Leadership..tough job

Nothing is more heart breaking than having a kid feel like they have been signaled out or excluded from an event. Too often you see this scenario repeated in schools and extra circular events. Someone is bound to get their feelings hurt.

My concern is, what is left for those kids who have been left behind – for whatever reason. Is there a good enough reason? I don’t think so. Adults who lead often become so absorbed in the actions of an event that they lose sight of those kids who are falling between the cracks.

Compound the fact, with juvenile peer pressure, and you have a real situation on your hands. Some actions, or lack of actions, can have a detrimental effect on a young mind. I’m not talking just hurt feelings, but a total loss of self esteem.

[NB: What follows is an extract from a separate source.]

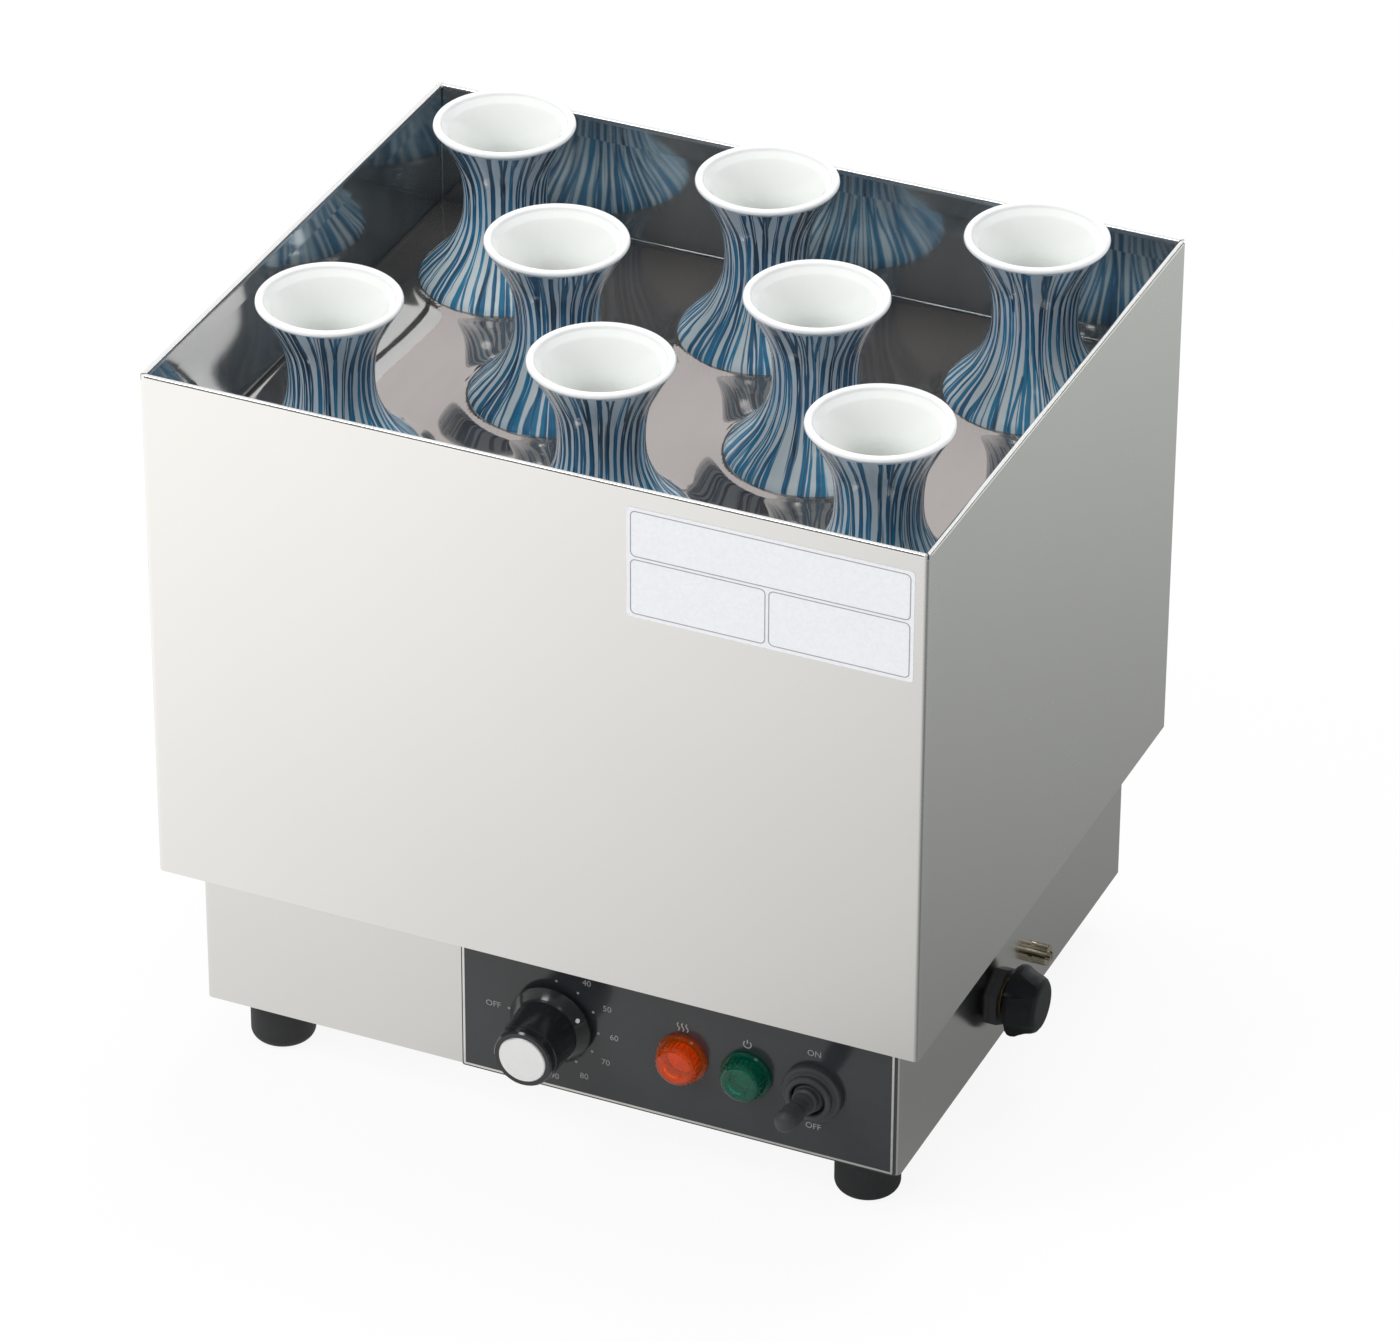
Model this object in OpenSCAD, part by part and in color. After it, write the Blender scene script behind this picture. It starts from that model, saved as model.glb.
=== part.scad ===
// Table-top water-bath flask warmer: an open sheet-metal tank on a narrower base box.
// Millimetres, +Z up. The front faces -Y. The origin lies on the floor, under the middle of the
// whole outline, with the cock handle and the switch lever counted in.

/* [Tank] */
// Outside width of the tank
tank_w = 320; // [290:5:380]
// Outside depth of the tank
tank_d = 260; // [245:5:320]
// Height of the tank from its floor to its rim
tank_h = 222; // [190:2:260]
// Thickness of the sheet of the tank
tank_sheet = 1; // [0.8:0.1:1.5]
// Outside radius of the tank's upright corners
tank_corner_r = 2; // [1.6:0.1:3]
// Thickness of the folded rim
hem_t = 2.4; // [2:0.1:3]
// Height of the folded rim
hem_h = 10; // [6:1:16]
// Width of the cut where two rim folds meet at a corner
mitre_gap = 0.6; // [0.4:0.1:1]

/* [Shelf] */
// Height of the shelf's top above the tank's underside
shelf_z = 56; // [50:1:64]
// Thickness of the shelf's sheet
shelf_sheet = 1.2; // [0.8:0.1:2]
// Gap between the shelf and the folded rim on each side
shelf_gap = 0.6; // [0.4:0.1:2]
// Diameter of the holes in the shelf
shelf_hole_d = 12; // [6:1:16]
// Distance between the holes in the shelf
shelf_pitch = 26; // [20:1:36]

/* [Flasks] */
// Height of a flask
flask_h = 182; // [170:1:200]
// Radius of a flask's mouth
flask_mouth_r = 28.2; // [26:0.2:30]
// Radius of a flask's narrow waist
flask_waist_r = 16.8; // [15:0.2:20]
// Radius of a flask's widest part
flask_body_r = 39.5; // [36:0.5:41]
// Radius of a flask's foot
flask_foot_r = 29; // [25:0.5:33]
// Thickness of a flask's wall
flask_wall = 3.4; // [2.6:0.1:4]
// Gap between the right-hand flasks and the folded rim
flask_gap_x = 1.6; // [0.6:0.1:5]
// Gap between the back flasks and the folded rim
flask_gap_y = 5.6; // [0.6:0.1:8]
// How much closer together the two middle flasks stand than those of the other rows
flask_mid_closer = 4.5; // [0:0.5:12]
// How far right of the tank's middle the group of flasks stands
flask_shift_x = 4; // [0:0.5:5]
// How far behind the tank's middle the group of flasks stands
flask_shift_y = 5; // [-5:0.5:6]

/* [Base] */
// Gap between the tank's side and the base's side
base_inset_x = 12; // [8:1:20]
// Gap between the tank's front and the base's front
base_inset_y = 14; // [8:1:20]
// Height of the base box with its floor plate
base_h = 66; // [64:1:80]
// Thickness of the sheet of the base
base_sheet = 1; // [0.8:0.1:1.5]
// Width of the flanges folded inwards at the base's top and bottom
base_flange = 12; // [10:1:14]
// How far the floor plate stays inside the base's outline
floor_inset = 2; // [1:0.5:3]

/* [Feet] */
// Height of a rubber foot
foot_h = 24; // [20:1:30]
// Diameter of a rubber foot
foot_d = 26; // [22:1:28]
// Distance from a front foot's middle to the base's two nearest sides
foot_inset = 22; // [20:1:30]
// Distance from a back foot's middle to the base's two nearest sides
foot_back_inset = 30; // [22:1:36]

/* [Control panel] */
// Width of the control panel
panel_w = 182.5; // [176:0.5:200]
// Height of the control panel
panel_h = 62; // [56:1:62]
// Thickness of the control panel
panel_t = 1; // [0.8:0.1:1.5]
// Gap between the panel and the base's right edge
panel_gap_x = 1.5; // [1:0.5:6]
// Gap between the panel's lower edge and the base's underside
panel_gap_z = 1; // [0.5:0.5:2]
// Height of the lamps and the switch above the base's underside
control_z = 31; // [28:0.5:34]
// Distance from the panel's left edge to the knob
knob_x = 39.3; // [34:0.1:46]
// How far the knob is above the line of the lamps and the switch
knob_lift = 1.6; // [0:0.1:3]
// Distance from the panel's left edge to the heater lamp
heater_lamp_x = 93.8; // [86:0.1:96]
// Distance from the panel's left edge to the power lamp
power_lamp_x = 120.8; // [118:0.1:123]
// Distance from the panel's left edge to the switch
switch_x = 148.5; // [146:0.1:154]

/* [Thermostat knob] */
// Diameter of the knob's skirt
skirt_d = 34; // [30:0.5:37]
// Diameter of the knob's grip where it leaves the skirt
grip_d = 27; // [22:0.5:28]
// Diameter of the knob's grip at its front
grip_front_d = 25; // [21:0.5:26]
// Length of the knob from the panel to its front
knob_l = 28.8; // [20:0.1:30]
// Diameter of the bright cap in the knob's front
knob_cap_d = 19.6; // [14:0.1:20.5]
// Diameter of the thermostat's shaft
shaft_d = 6; // [5:0.5:8]
// Direction that the marker points in, turned left from straight right, seen from the front
marker_angle = 30; // [-89:1:178]

/* [Pilot lamps] */
// Diameter of a lamp's flange
lamp_flange_d = 21; // [18:0.5:22]
// Diameter of a lamp's lens
lamp_lens_d = 17.2; // [14:0.2:17.6]
// How far a lamp's lens stands off the panel
lamp_l = 8.4; // [6:0.2:12]
// Diameter of a lamp's body behind the lens
lamp_body_d = 12; // [10:0.5:13]

/* [Toggle switch] */
// Diameter of the rubber seal round the switch
seal_d = 24.6; // [22:0.2:26]
// Distance from the panel to the lever's pivot
lever_pivot_y = 2.6; // [2:0.1:4]
// Distance from the lever's pivot to the middle of its tip
lever_l = 24.6; // [18:0.2:28]
// Diameter of the lever's round tip
lever_tip_d = 8.8; // [7:0.2:10]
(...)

Adults who are in charge need to lead everyone, not just those who are draining their attention. It’s the student who is non-attentive, that is often over looked – the one left behind.

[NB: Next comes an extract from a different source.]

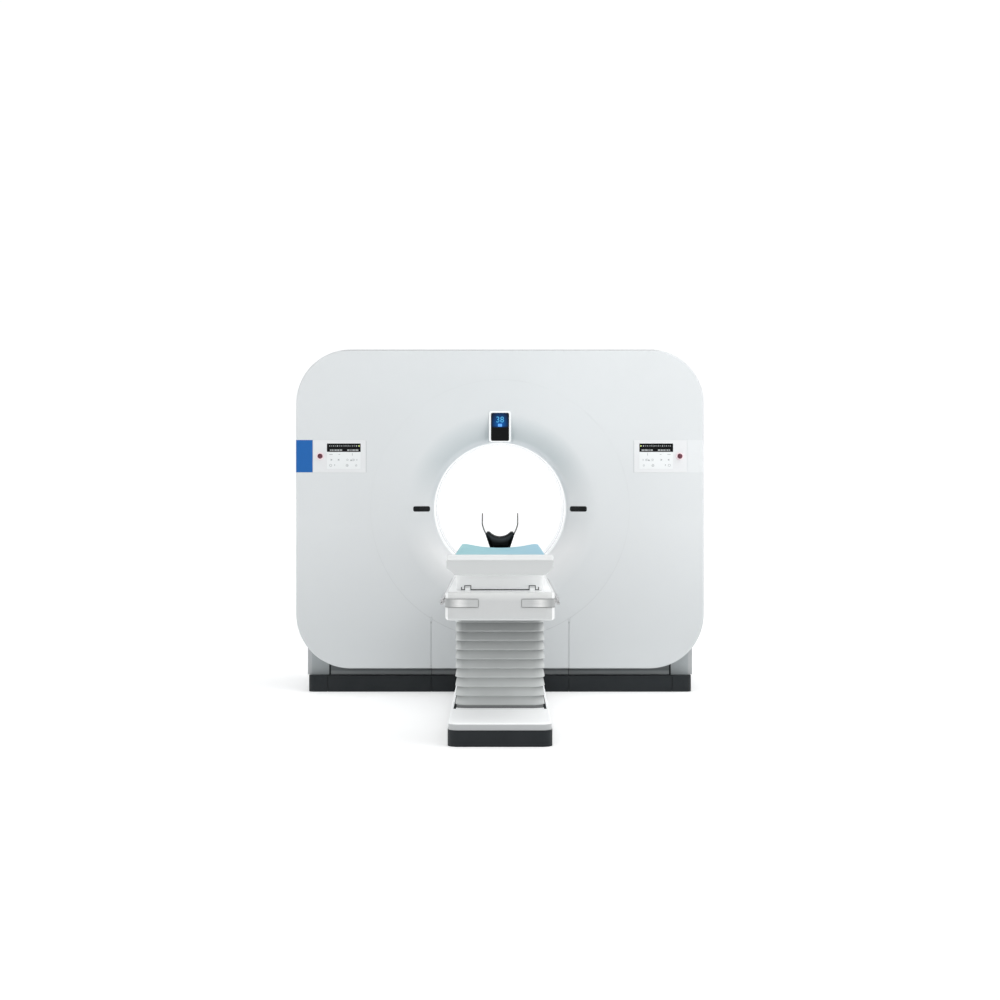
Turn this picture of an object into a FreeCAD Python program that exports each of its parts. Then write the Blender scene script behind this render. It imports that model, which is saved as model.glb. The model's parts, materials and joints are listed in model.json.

School outings and events aren’t just for the social elite, or those who have money and can buy their children a spot. Events are for everyone. I’m not being rude or ignorant, I’m telling you the truth.

The answers people will give you when they know they are caught in a lie, not towing line, etc., will baffle  you. Here are a few:

It was a paper error.
It was coach error.
It was a volunteer error.
It was the drama mama.
It was the Captains.
It was – “oh it just happened. Well, we will do something with them when WE get back”.

So why didn’t someone fix it? How devastating is that to a child? Not just to the child, but to their entire family sometimes.   You may think you are a leader, a teacher, a parent volunteer – or whatever. You may think your child is a leader. But, if you leave one member of your team behind you failed the test. You failed to lead.

Students tend to bully other students who they perceive as inferior. Where is the teacher during all of this? It is the adults who fail to lead which help to potentially place those very labels on kids.  The most typical answer is “girls will be girls”, or “boys will be boys”.  Not real imaginative.

Is your community failing the test? A child can’t lead but through example. What type of leader are you?  What example are you setting. A child is watching.

Real leaders are leaders who listen, observe, and then make decisions.  Don’t open your mouth too quickly, and thus burn bridges – rebuilding is rough, and can take years.

If you tell the truth to being with –  there is a better sense of trust that is developed.  Hiding or fabricating your experience is not leadership – far from it.   It is what it is – a lie.

Good leaders know that it takes everyone on a team to be successful.  If you leave someone out,  then resentment and turmoil usually follow.   The younger your team, the more chance that a student will mis-communicate your words to family and friends.  Most just do not have the training and experience that they will need to rationalize out a difficult situation.

Sometimes leaders have to step up to the plate and give  bad news to a dancer(s). It is only through maturity that a dancer will learn to handle constructive criticism.

By listening, and actually hearing what your students or team mates are saying, you are giving them the best gift you can give them.  You are recognizing  them as a person.  You are respecting what they have to say.  It is always important to hear both sides of a situation before you make a decision.

There does come a time when you may need to shut down the rhetoric and move on.  That is the hardest time for those in leadership positions.  It is here that friendships can, and will be tested.  The truth hurts sometimes.  Sometimes we have to tell our friends no. Leadership doesn’t involve picking favorites.   Leadership involves  picking the most talented individuals.  If one of the most talented is a friend – good for them – good for the team. Same goes for family members.

Did your ego get hurt when you took on the role of “leader”?  Was it automatic?  Did you expect that to happen?  So quickly?  Welcome to being a leader.  It is now your job to sort out all the problems.  As you learn and grow in your leadership position – it will hopefully get easier.   Everyone has a learning curve.   Some of the best leaders are listeners.  Lead by example.